Understanding when the inevitable problems pop up and being able to solve them in reasonable enough time not to lose your users is - to me - not a nice to have problem. It's a showstopper that will turn egg on your face problems into fatalities.
Few things I would recommend are:
* Instrumentation - You don't need to go full ELK before you find product-market fit. Hell you can log everything, and with two users you can always read all the logs. But something is key. * Up and down scripts - How long will it take you to set up a new copy of the product? Do you have to trawl bash logs and have a team meeting to find out all the configs that need to be set up? * Load-testing - Again, nothing fancy. Just put curl on a bash loop and see where the system starts to hiccup.
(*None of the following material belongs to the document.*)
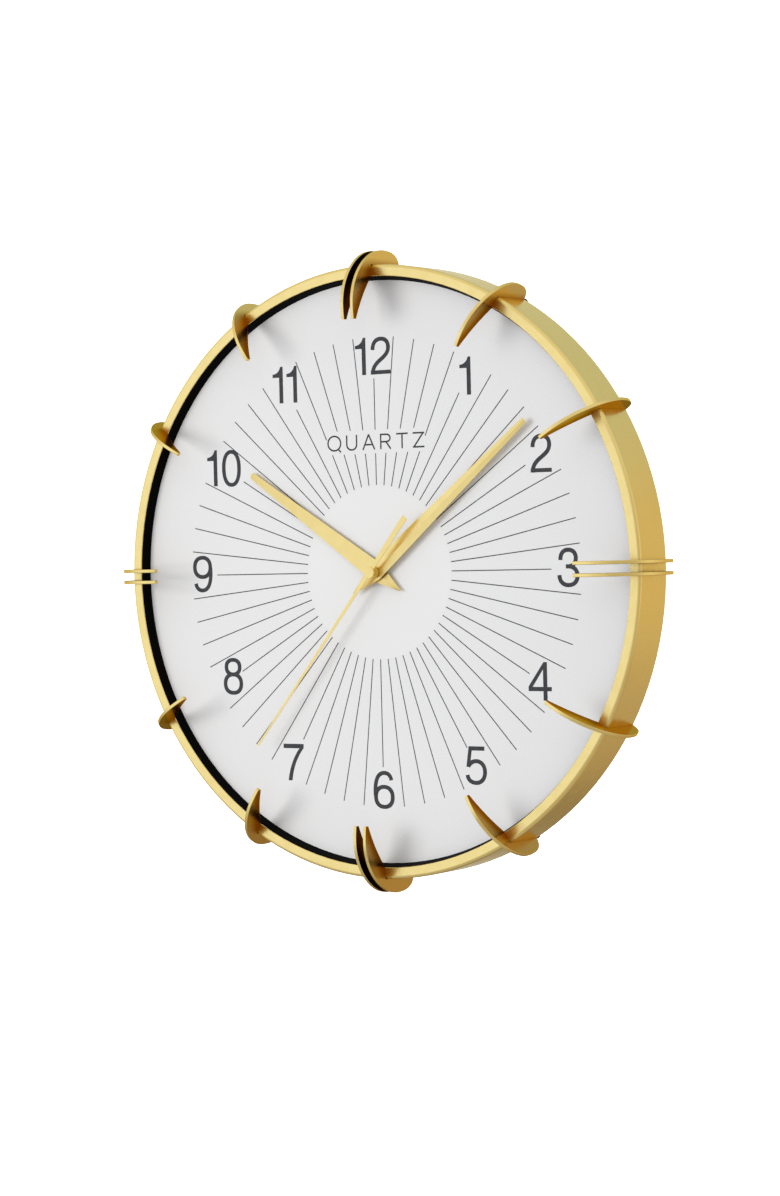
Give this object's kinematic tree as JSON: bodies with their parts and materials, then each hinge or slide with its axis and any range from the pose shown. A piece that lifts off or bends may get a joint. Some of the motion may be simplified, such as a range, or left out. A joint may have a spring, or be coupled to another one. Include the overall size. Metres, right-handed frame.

Once you have real users with complex data on real hardware you'll wish you profiled things, even slightly. * Instrumentation - I say it again because the sheer number of systems I've found on the verge of silent failure and user frustration because the errors weren't being propagated, be it from client side to server or from the logs to an alert, is massive. With modern SPAs it's easy to think everything works when all your users see is a blank page. * Please don't roll your own crypto. Unless you're working in a language that is 2 days old you really shouldn't need to or be doing this.
In short, if you're using HPAs and Kubernetes you've gone too far. But don't choose your instance size at random, be able to set up a new instance in an hour, and have at least 60% confidence that if there is an error you will know about it.